Authorities clearly hope that pursuing prosecution against individuals will make other senior executives think twice before engaging in any financial shenanigans in the future. The threat of jail time is likely to sharpen the mind more than a big fine someone else has to pay. This may sounds great in theory, but there can be some problems in practice. Experimental research has found that people tend to go easier on individuals than they do corporations when doling out punishment.

This is because they assume that a corporation should have greater foresight than an individual. A second danger of blaming an individual is that it absolves a corporation from considering systemic issues which lead to the wrongdoing in the first place. In our own research, we found that when this happens corporations can forget the lessons of the past and go on to repeat the same mistakes again. 

It remains to be seen how the charges by the SFO will stand up in court.
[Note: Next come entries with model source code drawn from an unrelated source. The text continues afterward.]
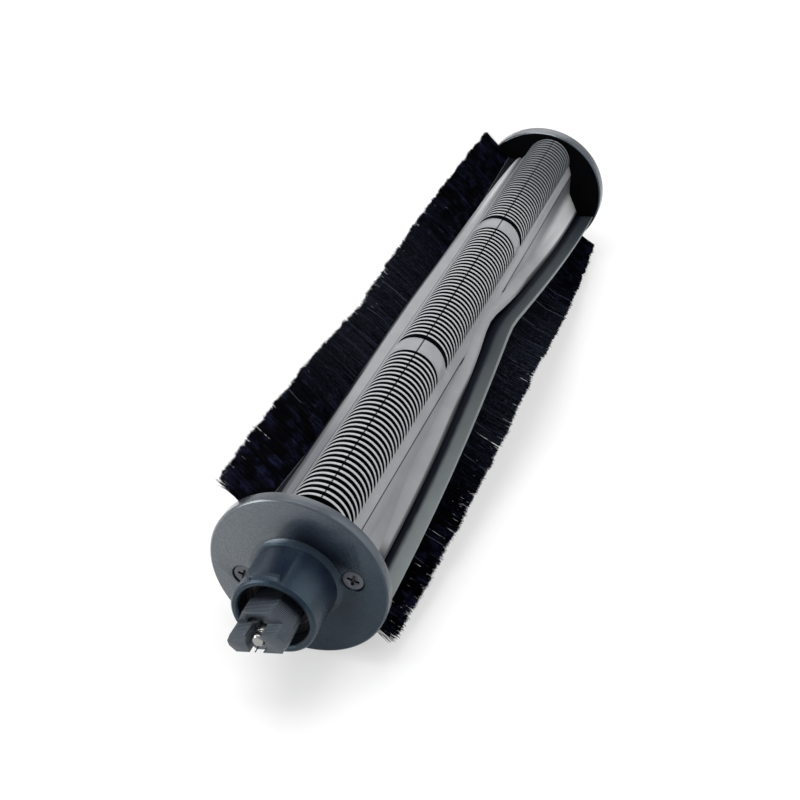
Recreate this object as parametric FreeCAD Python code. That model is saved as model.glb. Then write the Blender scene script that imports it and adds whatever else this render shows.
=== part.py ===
# Robot vacuum roller brush: a split ribbed core with a V groove on each flank, a rubber blade and
# a bristle curtain in each groove, a disc at each end and a turning bearing block at the idle end.
#
# Y runs along the roller from the idle end to the drive end and Z is up. The origin is on the axis
# at the middle of the overall length. The brush lies on its two discs, with the crown of its ribs
# leaning a little towards +X. One half of the core, with its strips, is made upright about X = 0
# and Y = 0. The other half is the same set turned half a turn about the axis.

import FreeCAD
import Part

import math
import os

from FreeCAD import Vector

# Driving dimensions of the whole brush, in millimetres and degrees
body_length = 174.0
disc_radius = 18.0
idle_disc_thickness = 2.7
drive_disc_thickness = 4.0
disc_edge_chamfer = 0.35
crown_lean = 12.2

# Ribbed spine
spine_crown_height = 17.1
spine_half_width = 6.2
spine_shoulder_height = 10.5
dome_flats = 4
rib_thickness = 0.65
rib_pitch = 1.63
rib_gap_apex = 13.2
band_width = 5.2
band_offset = 30.3

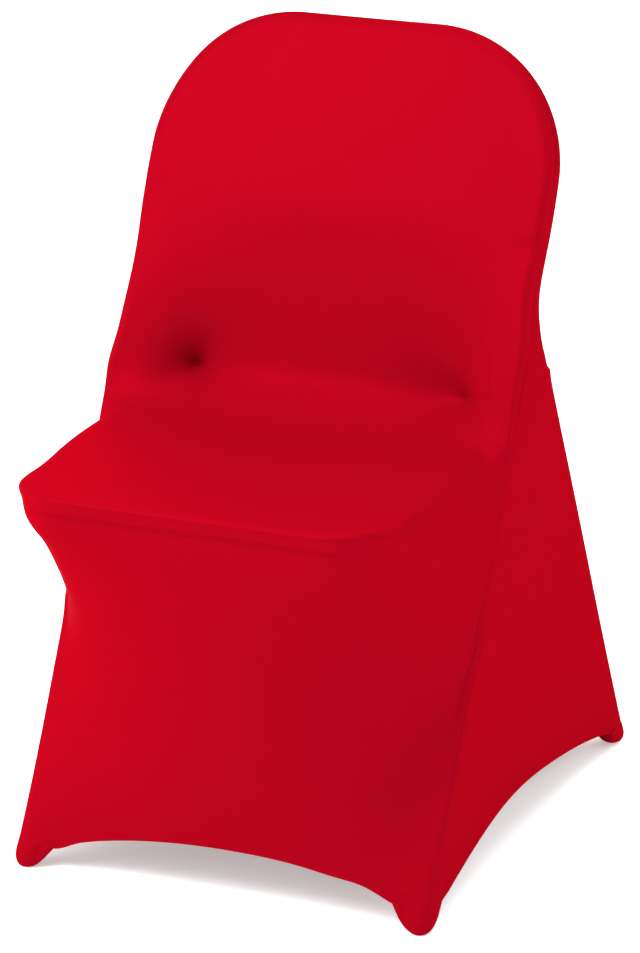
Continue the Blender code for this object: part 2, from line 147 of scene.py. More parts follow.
# How much harder a net pulls across, how far a round of pulling moves a knot towards and past
# its mean, and how many rounds are run
ACROSS_PULL = 3.5
PULL_GAIN = 1.85
COARSE_ROUNDS = 260
FINE_ROUNDS = 300
SIDE_ROUNDS = 700
SOFT_ROUNDS = 3
SIDE_SOFT_ROUNDS = 2
LOOSE_ROUNDS = 60

# Fine rows and columns, counted from the named ones, over which looser cloth fades in and out
BEHIND_IN = (-14, -2)
BEHIND_OUT = (2, 24)
BESIDE_IN = (-24, 0)
BESIDE_OUT = (-2, 8)
BESIDE_ACROSS = (-9, 1)

# The slow unevenness of the cloth: scale in metres and seed for each piece, its waves, and
# where it stays even, near hems and seams; then how sharply the cloth sinks at a seam
UNEVEN = {"front": (0.22, 3), "back": (0.25, 5), "side": (0.2, 7)}
WAVES = 5
WAVE_RATES = (0.6, 1.5)
UNEVEN_FADE = 0.0500
EVEN_HEM_Z = 0.0600
SIDE_EVEN_HEM_Z = 0.0700
SIDE_EVEN_TOP_Z = 0.4800
SIDE_EVEN_EDGE = 0.0200
GROOVE_POWER = 16

# Threads beside the seams, and a thread's ring of sides, its four rings and its two ends; and the
# painted light on the threads, their colour lifted above the cloth's as a painted highlight
STITCH_LENGTH = 0.0020
STITCH_EVERY = 0.0030
STITCH_THICK = 0.00014
STITCH_LIFT = -0.00015
STITCH_TURN = 9.0
STITCH_HOOP = 0.07
STITCH_LEG_Z = (0.0350, REAR_TOP_Z - 0.0040)
STITCH_SAMPLES = {"hoop": 420, "top": 80, "leg": 220}
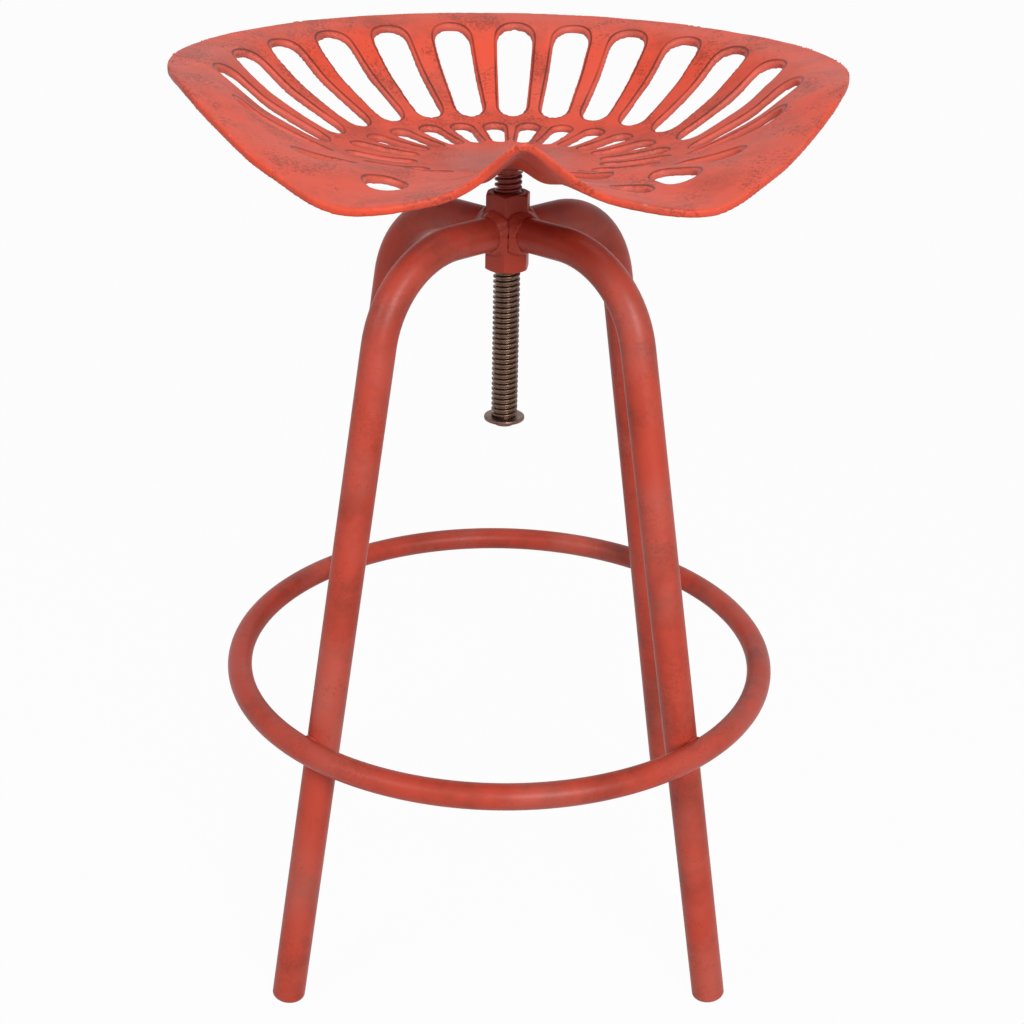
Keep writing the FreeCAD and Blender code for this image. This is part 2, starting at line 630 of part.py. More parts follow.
screw_thread = thread_solid(thread_root_radius, size("thread_diameter") / 2, thread_half_crest,
                            stub_bottom_height, size("pan_centre_height"))
spindle = common("spindle", formed("screw_thread", screw_thread), formed("screw_ends", screw_blank()))

bolt_shank = add("Part::Cylinder", "bolt_shank", Radius="Sizes.bolt_shank_diameter / 2",
                 Height="Sizes.bolt_shank_length")
place(bolt_shank, V(0, 0, stub_bottom_height))
bolt_head = add("Part::Cylinder", "bolt_head", Radius="Sizes.bolt_head_diameter / 2",
                Height="Sizes.bolt_head_height")
place(bolt_head, V(0, 0, stub_bottom_height - size("bolt_head_height")))
bolt_socket = hexagon("bolt_socket", "Sizes.bolt_socket_width", "Sizes.bolt_socket_depth")
place(bolt_socket, V(0, 0, stub_bottom_height - size("bolt_head_height")))
end_bolt = cut("end_bolt", fuse("bolt_blank", [bolt_shank, bolt_head]), bolt_socket)


def washer_body(name):
    """Flat washer with a rounded rim, turned round its axis."""
    body = doc.addObject("PartDesign::Body", name)
    body.Label = name
    inner = size("stub_diameter") / 2 + size("stub_gap")
    outer = size("washer_diameter") / 2
    thick = size("washer_thickness")
    profile = sketch_on(body, "XZ_Plane", name + "_profile")
    corners = [V(inner, 0, 0), V(outer, 0, 0), V(outer, thick, 0), V(inner, thick, 0)]
    for k in range(4):
        profile.addGeometry(Part.LineSegment(corners[k], corners[(k + 1) % 4]))
    for k in range(4):
        profile.addConstraint(Sketcher.Constraint("Coincident", k, 2, (k + 1) % 4, 1))
    profile.addConstraint(Sketcher.Constraint("Horizontal", 0))
    profile.addConstraint(Sketcher.Constraint("Vertical", 1))
    profile.addConstraint(Sketcher.Constraint("Horizontal", 2))
    profile.addConstraint(Sketcher.Constraint("Vertical", 3))
    profile.addConstraint(Sketcher.Constraint("PointOnObject", 0, 1, -1))
    bind_datum(profile, Sketcher.Constraint("DistanceX", -1, 1, 0, 1, inner), "bore_radius",
               "Sizes.stub_diameter / 2 + Sizes.stub_gap")
    bind_datum(profile, Sketcher.Constraint("DistanceX", -1, 1, 0, 2, outer), "rim_radius",
               "Sizes.washer_diameter / 2")
    bind_datum(profile, Sketcher.Constraint("DistanceY", 1, 1, 1, 2, thick), "thickness",
               "Sizes.washer_thickness")
    doc.recompute()
    turned = body.newObject("PartDesign::Revolution", name + "_turned")
    turned.Profile = profile
    turned.ReferenceAxis = (profile, ["V_Axis"])
    turned.Angle = 360
    doc.recompute()
    rims = ["Edge%d" % (k + 1) for k, edge in enumerate(turned.Shape.Edges)
            if edge.Curve.TypeId == "Part::GeomCircle" and abs(edge.Curve.Radius - outer) < 1e-6]
    rounded = body.newObject("PartDesign::Fillet", name + "_rounded")
    rounded.Base = (turned, rims)
    rounded.setExpression("Radius", "min(Sizes.washer_edge_radius; Sizes.washer_thickness * 0.45)")
    body.Tip = rounded
    doc.recompute()
    return body


stop_washer = washer_body("stop_washer")
place(stop_washer, V(0, 0, stub_bottom_height + size("washer_end_play")))

seat_bead = add("Part::Cone", "seat_bead", Radius1="Sizes.thread_diameter / 2",
                Radius2="Sizes.thread_diameter / 2 + Sizes.seat_bead_size",
                Height="Sizes.seat_bead_size + Sizes.pan_thickness * 0.8")
place(seat_bead, V(0, 0, pan_underside_height - size("seat_bead_size")))
screw_space = add("Part::Cylinder", "screw_space", Radius="Sizes.thread_diameter / 2",
                  Height="Sizes.pan_centre_height")
place(screw_space, V(0, 0, 0))
bead_under_pan = cut("bead_under_pan", seat_bead, seat_pan)
seat_weld = cut("seat_weld", bead_under_pan, screw_space)

doc.recompute()

pieces = base_pieces + [stop_washer, seat_pan, spindle, seat_weld, end_bolt]
for thing in doc.Objects:
    if "Invalid" in thing.State or "Error" in thing.State:
        raise RuntimeError("%s is %s" % (thing.Label, thing.State))
for piece in pieces:
    if piece.Shape.isNull() or not piece.Shape.isValid() or not piece.Shape.Solids:
        raise RuntimeError("%s has no valid solid" % piece.Label)

os.makedirs("parts", exist_ok=True)
for piece in pieces:
    piece.Shape.exportStep(os.path.join("parts", piece.Label + ".step"))
    print("%-26s solids %d volume %.1f" % (piece.Label, len(piece.Shape.Solids), piece.Shape.Volume))
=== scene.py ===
"""Dressed model of a tractor seat stool.

A cast pan with radial slots turns on a trapezoidal screw in a hub nut, which four bent tube legs
and a round foot rail carry. Metres, +Z up, the floor at z = 0, the seat's front towards -Y.
"""

import math

import bmesh
import bpy
from mathutils import Matrix, Vector, noise
from mathutils.kdtree import KDTree


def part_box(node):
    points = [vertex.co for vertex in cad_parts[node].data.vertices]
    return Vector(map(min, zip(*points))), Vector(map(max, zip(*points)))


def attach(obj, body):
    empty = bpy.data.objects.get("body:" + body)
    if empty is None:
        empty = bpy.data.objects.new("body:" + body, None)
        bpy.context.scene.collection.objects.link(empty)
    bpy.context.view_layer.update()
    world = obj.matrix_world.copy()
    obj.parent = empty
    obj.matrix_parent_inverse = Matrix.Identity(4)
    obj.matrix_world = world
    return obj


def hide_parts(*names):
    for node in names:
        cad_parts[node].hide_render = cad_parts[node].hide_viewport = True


bl_info = {
    "name": "Tractor Seat Stool",
    "version": (1, 0, 0),
    "blender": (4, 5, 0),
    "location": "3D View > Sidebar > Stool",
    "description": "Builds the slotted seat, screw, hub, legs, foot rail and studio",
    "category": "Object",
}

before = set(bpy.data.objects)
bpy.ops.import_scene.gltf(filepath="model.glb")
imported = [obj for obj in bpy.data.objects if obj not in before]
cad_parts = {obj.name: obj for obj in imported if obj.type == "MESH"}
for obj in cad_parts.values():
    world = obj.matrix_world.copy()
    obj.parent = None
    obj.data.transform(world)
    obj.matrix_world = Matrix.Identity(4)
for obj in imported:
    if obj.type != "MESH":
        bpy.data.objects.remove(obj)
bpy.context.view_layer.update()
MM = 0.001
UP = Vector((0.0, 0.0, 1.0))

# Direction of each leg, in degrees from +X
LEGS = {"front_left": 225.0, "front_right": 315.0, "rear_right": 45.0, "rear_left": 135.0}


def linear(hex_colour):
    """Linear RGBA of an sRGB hex value."""
    channels = [int(hex_colour[k:k + 2], 16) / 255.0 for k in (1, 3, 5)]
    return tuple(c / 12.92 if c <= 0.04045 else ((c + 0.055) / 1.055) ** 2.4 for c in channels) + (1.0,)


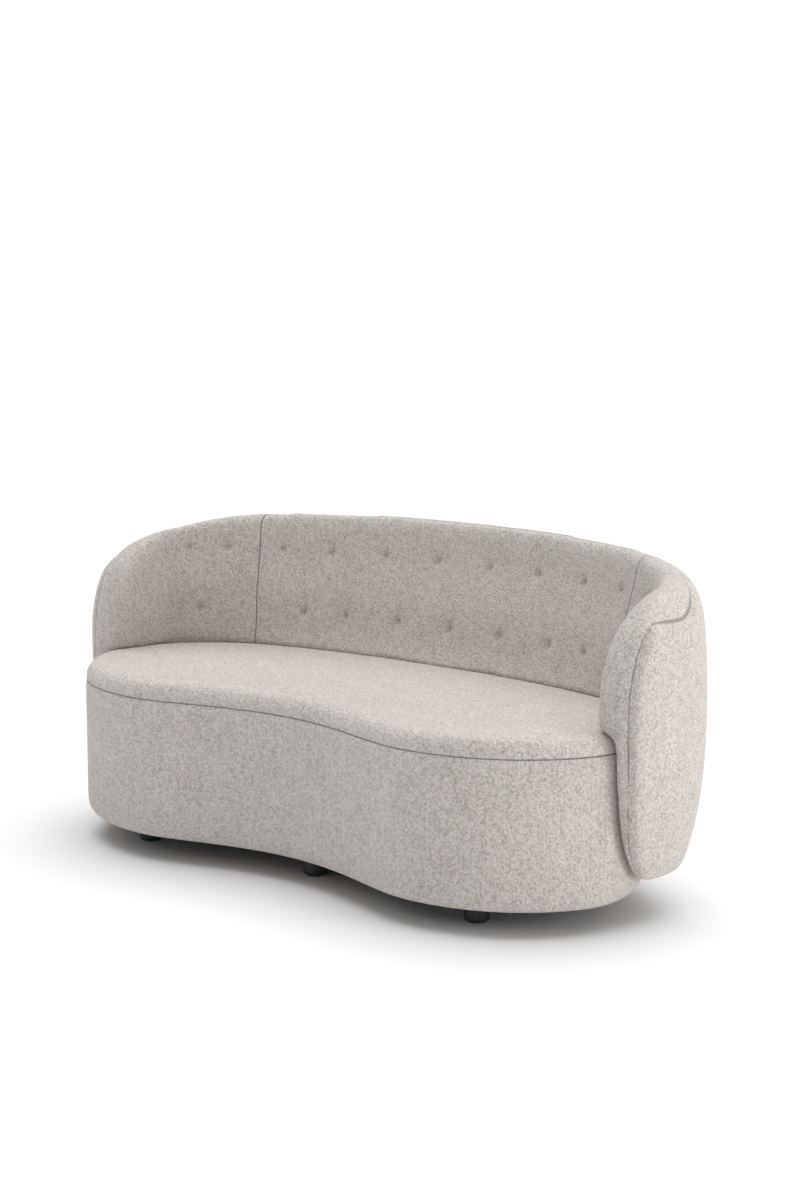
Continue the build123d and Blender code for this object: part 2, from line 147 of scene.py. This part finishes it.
def smooth(shape, rounds):
    """Moves every point halfway to its neighbours' middle, this many times."""
    for _ in range(rounds):
        bmesh.ops.smooth_vert(shape, verts=shape.verts, factor=0.5,
                              use_axis_x=True, use_axis_y=True, use_axis_z=True)


# %% Keep one side of a cut, and close it
def keep_side(piece, point, away):
    """Cuts the piece by a plane, drops what lies on the side it faces and fills the cut."""
    with Edit(piece) as shape:
        cut = bmesh.ops.bisect_plane(
            shape, geom=shape.verts[:] + shape.edges[:] + shape.faces[:], dist=SHORTEST_CUT,
            plane_co=point, plane_no=away, clear_outer=True)
        rim = [e for e in cut["geom_cut"] if isinstance(e, bmesh.types.BMEdge) and e.is_boundary]
        bmesh.ops.triangle_fill(shape, edges=rim, use_beauty=False, normal=away)


# %% Points and normals of a piece as arrays
def read_points(piece):
    count = len(piece.data.vertices)
    points = np.empty(count * 3)
    normals = np.empty(count * 3)
    piece.data.vertices.foreach_get("co", points)
    piece.data.vertex_normals.foreach_get("vector", normals)
    return points.reshape(-1, 3), normals.reshape(-1, 3)


def write_points(piece, points):
    piece.data.vertices.foreach_set("co", points.ravel())
    piece.data.update()


def distance_to(points, *names):
    """Distance from each point to the nearest of some measured nodes."""
    nearest = np.full(len(points), 1e9)
    for name in names:
        tree = BVHTree.FromPolygons(
            [v.co for v in nodes[name].data.vertices],
            [p.vertices for p in nodes[name].data.polygons])
        found = [tree.find_nearest(point)[3] for point in points]
        nearest = np.minimum(nearest, found)
    return nearest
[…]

But what is certain is that the decision to pursue individual executives for wrong-doing certainly marks a significant shift in how we deal with corporate wrongdoing in the UK. 

Andre Spicer is professor of organisational behaviour at Cass Business School

 

Key points

The charges against Barclays' executives are the first time a senior banker has been legally charged in the UK for wrong doing during the financial crisis.

The current shared assumption is that holding individuals to account is more effective than charging corporations.

The authorities hope that pursuing prosecution against individuals will make other senior executives think twice before engaging in any financial shenanigans.